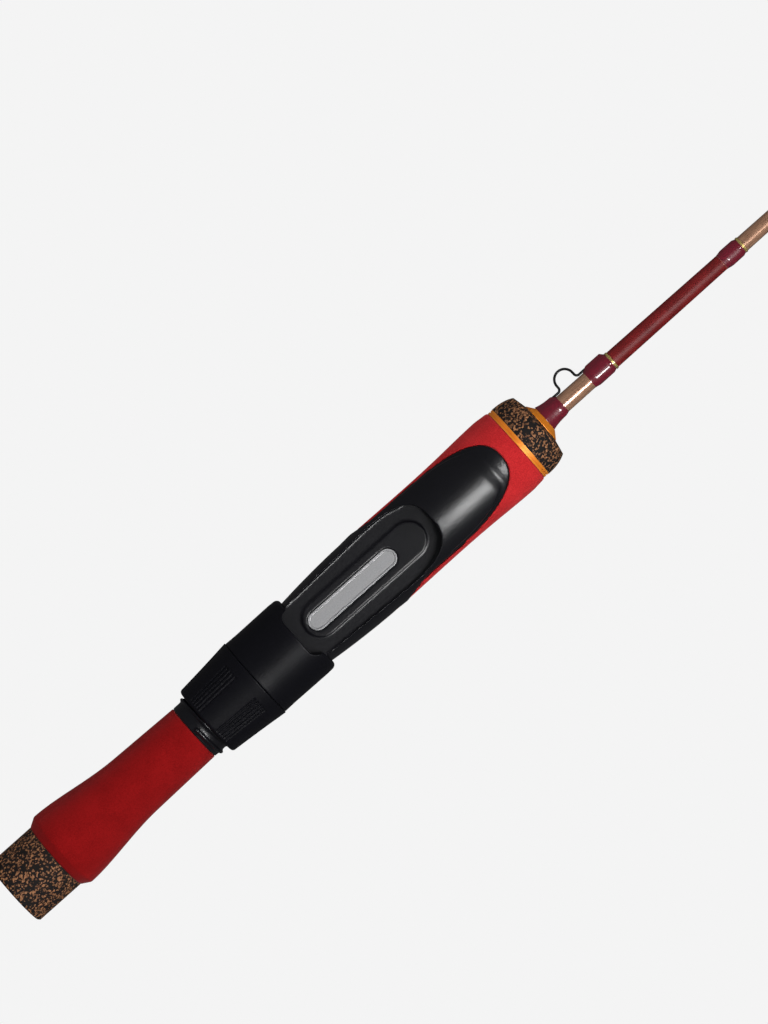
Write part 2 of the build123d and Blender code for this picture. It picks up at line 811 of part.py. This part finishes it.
for number, (from_tip, ring_radius) in guide_stations.items():
    station = rod_length - from_tip
    height = guide_height(station, ring_radius)
    nodes["guide_frame_" + number] = guide_frame(station, ring_radius)
    nodes["guide_ring_" + number] = Pos(station, 0, height) * guide_ring(ring_radius)
    nodes["guide_wrap_" + number] = guide_wrap(station, ring_radius)
    nodes["guide_trim_" + number] = guide_trim(station, ring_radius)
nodes["tip_top"] = tip_top()
nodes["tip_ring"] = tip_ring()
nodes["tip_wrap"] = thread_band(
    rod_length - tip_tube_length - 6, rod_length - tip_tube_length, guide_wrap_build
)

for name, solid in nodes.items():
    print(name, round(solid.volume, 1), solid.is_valid, len(solid.solids()))
    export_step(solid, f"parts/{name}.step")
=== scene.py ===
import math

import bpy
from mathutils import Matrix, Vector


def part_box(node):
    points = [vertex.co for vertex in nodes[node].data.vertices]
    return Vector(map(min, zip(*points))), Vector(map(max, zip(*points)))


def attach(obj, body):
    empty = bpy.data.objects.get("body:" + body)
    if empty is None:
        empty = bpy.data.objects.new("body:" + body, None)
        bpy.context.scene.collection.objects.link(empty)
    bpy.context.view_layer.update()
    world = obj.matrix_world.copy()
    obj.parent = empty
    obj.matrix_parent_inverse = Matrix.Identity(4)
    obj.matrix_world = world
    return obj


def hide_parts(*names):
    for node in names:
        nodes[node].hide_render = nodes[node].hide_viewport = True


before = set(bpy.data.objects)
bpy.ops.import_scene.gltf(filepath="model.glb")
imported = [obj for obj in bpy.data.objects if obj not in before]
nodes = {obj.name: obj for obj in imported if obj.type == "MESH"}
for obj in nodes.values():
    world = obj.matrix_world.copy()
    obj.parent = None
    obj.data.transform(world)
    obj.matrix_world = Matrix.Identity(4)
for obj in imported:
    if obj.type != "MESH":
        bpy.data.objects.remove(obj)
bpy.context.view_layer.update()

MM = 0.001


# ---------------------------------------------------------------- blank
# The blank is a thin tapered tube of carbon fibre, rolled, cured and clear coated.  It shows its
# own copper brown ahead of the handle, with one stretch painted candy red between the two trims,
# and it runs back through every part of the handle, which is glued to it.
class Field:
    """A value that changes over a surface; arithmetic on it adds Math nodes."""

    def __init__(self, finish, socket):
        self.finish = finish
        self.socket = socket

    def math(self, operation, *values):
        return self.finish.node("ShaderNodeMath", {"operation": operation}, dict(enumerate(values)))

    def __add__(self, other):
        return self.math("ADD", self, other)

    def __rsub__(self, other):
        return self.math("SUBTRACT", other, self)

    def __mul__(self, other):
        return self.math("MULTIPLY", self, other)

    def __gt__(self, other):
        return self.math("GREATER_THAN", self, other)

    def __lt__(self, other):
        return self.math("LESS_THAN", self, other)

    __radd__ = __add__
    __rmul__ = __mul__


class Finish:
    """One material: a Principled shader with its constants, and the nodes that feed it."""

    def __init__(self, name, **constants):
        self.material = bpy.data.materials.new(name)
        self.material.use_nodes = True
        self.tree = self.material.node_tree
        self.shader = self.tree.nodes["Principled BSDF"]
        for socket, value in constants.items():
            self.shader.inputs[socket.replace("_", " ")].default_value = value
        self.place = self.node("ShaderNodeTexCoord", output="Object")

    def node(self, kind, settings=(), sockets=(), output=0):
        """Adds a node, with its settings first and then its sockets' values or links."""
        made = self.tree.nodes.new(kind)
        for name, value in dict(settings).items():
            if name == "stops":
                for number, (position, colour) in enumerate(value):
                    ramp = made.color_ramp.elements
                    stop = ramp[number] if number < 2 else ramp.new(position)
                    stop.position = position
                    stop.color = (*colour, 1)
            elif name == "interpolation":
                made.color_ramp.interpolation = value
            else:
                setattr(made, name, value)
        for name, value in dict(sockets).items():
            if isinstance(value, Field):
                self.tree.links.new(value.socket, made.inputs[name])
            else:
                made.inputs[name].default_value = value
        return Field(self, made.outputs[output])

    def feed(self, socket, field):
        self.tree.links.new(field.socket, self.shader.inputs[socket])

    def axis(self, letter):
        return self.node("ShaderNodeSeparateXYZ", (), {0: self.place}, letter)

    def stretched(self, scale):
        return self.node("ShaderNodeMapping", (), {"Vector": self.place, "Scale": scale})

    def noise(self, scale, detail=2, place=None):
        """Noise from 0 to 1, with scale in patches per metre."""
        return self.node(
            "ShaderNodeTexNoise", (), {"Vector": place or self.place, "Scale": scale, "Detail": detail}
        )

    def ramp(self, field, stops, interpolation="LINEAR"):
        return self.node("ShaderNodeValToRGB", {"stops": stops, "interpolation": interpolation}, {0: field})

    def mix(self, share, first, second):
        """Colour first where share is 0 and second where it is 1."""
        ends = [(*c, 1) if isinstance(c, tuple) else c for c in (first, second)]
        return self.node("ShaderNodeMix", {"data_type": "RGBA"}, {0: share, 6: ends[0], 7: ends[1]}, 2)

    def bump(self, height, depth, strength=1.0):
        """Feeds the normal with a height from 0 to 1 that stands depth metres high."""
        self.feed(
            "Normal",
            self.node("ShaderNodeBump", (), {"Height": height, "Distance": depth, "Strength": strength}),
        )

    def coat(self, *names):
        """Puts this finish on CAD nodes."""
        for name in names:
            nodes[name].data.materials.clear()
            nodes[name].data.materials.append(self.material)


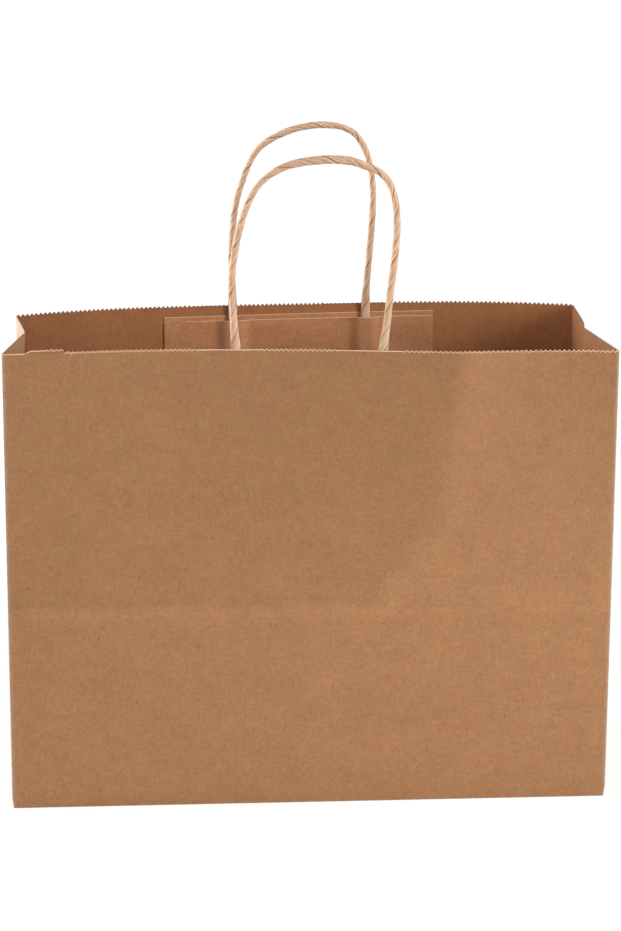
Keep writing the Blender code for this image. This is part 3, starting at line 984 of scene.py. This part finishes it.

— Problem statement —
Reproduce the data shown above exactly.

— Solved exercise —
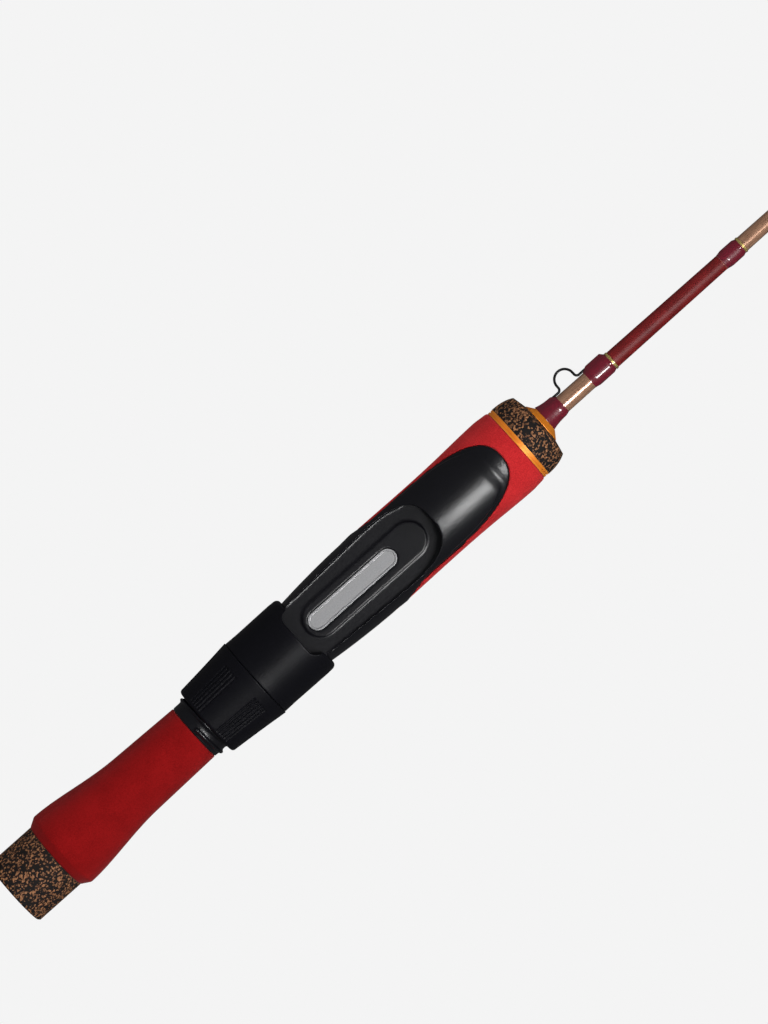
Write part 2 of the build123d and Blender code for this picture. It picks up at line 811 of part.py. This part finishes it.
for number, (from_tip, ring_radius) in guide_stations.items():
    station = rod_length - from_tip
    height = guide_height(station, ring_radius)
    nodes["guide_frame_" + number] = guide_frame(station, ring_radius)
    nodes["guide_ring_" + number] = Pos(station, 0, height) * guide_ring(ring_radius)
    nodes["guide_wrap_" + number] = guide_wrap(station, ring_radius)
    nodes["guide_trim_" + number] = guide_trim(station, ring_radius)
nodes["tip_top"] = tip_top()
nodes["tip_ring"] = tip_ring()
nodes["tip_wrap"] = thread_band(
    rod_length - tip_tube_length - 6, rod_length - tip_tube_length, guide_wrap_build
)

for name, solid in nodes.items():
    print(name, round(solid.volume, 1), solid.is_valid, len(solid.solids()))
    export_step(solid, f"parts/{name}.step")
=== scene.py ===
import math

import bpy
from mathutils import Matrix, Vector


def part_box(node):
    points = [vertex.co for vertex in nodes[node].data.vertices]
    return Vector(map(min, zip(*points))), Vector(map(max, zip(*points)))


def attach(obj, body):
    empty = bpy.data.objects.get("body:" + body)
    if empty is None:
        empty = bpy.data.objects.new("body:" + body, None)
        bpy.context.scene.collection.objects.link(empty)
    bpy.context.view_layer.update()
    world = obj.matrix_world.copy()
    obj.parent = empty
    obj.matrix_parent_inverse = Matrix.Identity(4)
    obj.matrix_world = world
    return obj


def hide_parts(*names):
    for node in names:
        nodes[node].hide_render = nodes[node].hide_viewport = True


before = set(bpy.data.objects)
bpy.ops.import_scene.gltf(filepath="model.glb")
imported = [obj for obj in bpy.data.objects if obj not in before]
nodes = {obj.name: obj for obj in imported if obj.type == "MESH"}
for obj in nodes.values():
    world = obj.matrix_world.copy()
    obj.parent = None
    obj.data.transform(world)
    obj.matrix_world = Matrix.Identity(4)
for obj in imported:
    if obj.type != "MESH":
        bpy.data.objects.remove(obj)
bpy.context.view_layer.update()

MM = 0.001


# ---------------------------------------------------------------- blank
# The blank is a thin tapered tube of carbon fibre, rolled, cured and clear coated.  It shows its
# own copper brown ahead of the handle, with one stretch painted candy red between the two trims,
# and it runs back through every part of the handle, which is glued to it.
class Field:
    """A value that changes over a surface; arithmetic on it adds Math nodes."""

    def __init__(self, finish, socket):
        self.finish = finish
        self.socket = socket

    def math(self, operation, *values):
        return self.finish.node("ShaderNodeMath", {"operation": operation}, dict(enumerate(values)))

    def __add__(self, other):
        return self.math("ADD", self, other)

    def __rsub__(self, other):
        return self.math("SUBTRACT", other, self)

    def __mul__(self, other):
        return self.math("MULTIPLY", self, other)

    def __gt__(self, other):
        return self.math("GREATER_THAN", self, other)

    def __lt__(self, other):
        return self.math("LESS_THAN", self, other)

    __radd__ = __add__
    __rmul__ = __mul__


class Finish:
    """One material: a Principled shader with its constants, and the nodes that feed it."""

    def __init__(self, name, **constants):
        self.material = bpy.data.materials.new(name)
        self.material.use_nodes = True
        self.tree = self.material.node_tree
        self.shader = self.tree.nodes["Principled BSDF"]
        for socket, value in constants.items():
            self.shader.inputs[socket.replace("_", " ")].default_value = value
        self.place = self.node("ShaderNodeTexCoord", output="Object")

    def node(self, kind, settings=(), sockets=(), output=0):
        """Adds a node, with its settings first and then its sockets' values or links."""
        made = self.tree.nodes.new(kind)
        for name, value in dict(settings).items():
            if name == "stops":
                for number, (position, colour) in enumerate(value):
                    ramp = made.color_ramp.elements
                    stop = ramp[number] if number < 2 else ramp.new(position)
                    stop.position = position
                    stop.color = (*colour, 1)
            elif name == "interpolation":
                made.color_ramp.interpolation = value
            else:
                setattr(made, name, value)
        for name, value in dict(sockets).items():
            if isinstance(value, Field):
                self.tree.links.new(value.socket, made.inputs[name])
            else:
                made.inputs[name].default_value = value
        return Field(self, made.outputs[output])

    def feed(self, socket, field):
        self.tree.links.new(field.socket, self.shader.inputs[socket])

    def axis(self, letter):
        return self.node("ShaderNodeSeparateXYZ", (), {0: self.place}, letter)

    def stretched(self, scale):
        return self.node("ShaderNodeMapping", (), {"Vector": self.place, "Scale": scale})

    def noise(self, scale, detail=2, place=None):
        """Noise from 0 to 1, with scale in patches per metre."""
        return self.node(
            "ShaderNodeTexNoise", (), {"Vector": place or self.place, "Scale": scale, "Detail": detail}
        )

    def ramp(self, field, stops, interpolation="LINEAR"):
        return self.node("ShaderNodeValToRGB", {"stops": stops, "interpolation": interpolation}, {0: field})

    def mix(self, share, first, second):
        """Colour first where share is 0 and second where it is 1."""
        ends = [(*c, 1) if isinstance(c, tuple) else c for c in (first, second)]
        return self.node("ShaderNodeMix", {"data_type": "RGBA"}, {0: share, 6: ends[0], 7: ends[1]}, 2)

    def bump(self, height, depth, strength=1.0):
        """Feeds the normal with a height from 0 to 1 that stands depth metres high."""
        self.feed(
            "Normal",
            self.node("ShaderNodeBump", (), {"Height": height, "Distance": depth, "Strength": strength}),
        )

    def coat(self, *names):
        """Puts this finish on CAD nodes."""
        for name in names:
            nodes[name].data.materials.clear()
            nodes[name].data.materials.append(self.material)


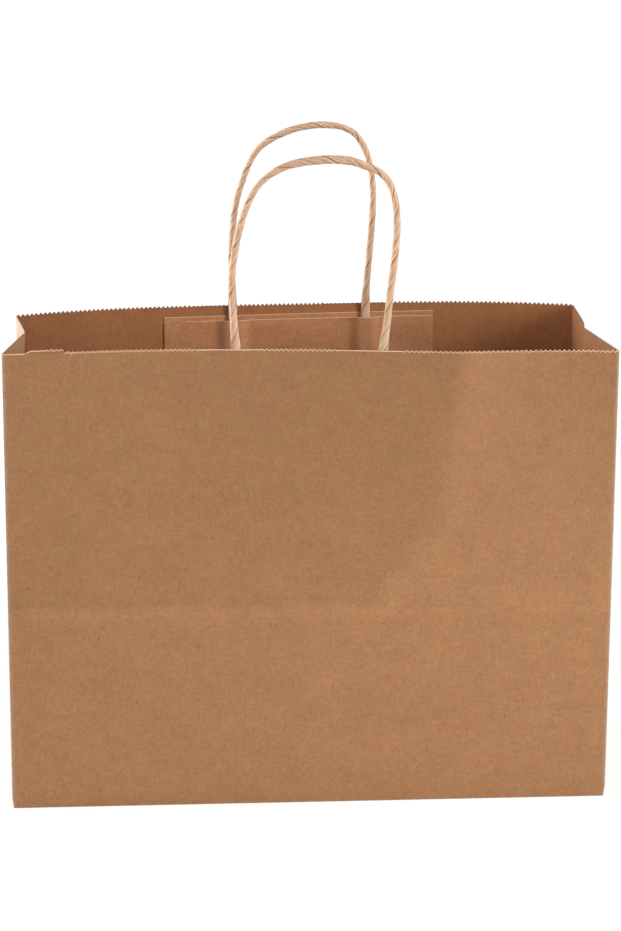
Keep writing the Blender code for this image. This is part 3, starting at line 984 of scene.py. This part finishes it.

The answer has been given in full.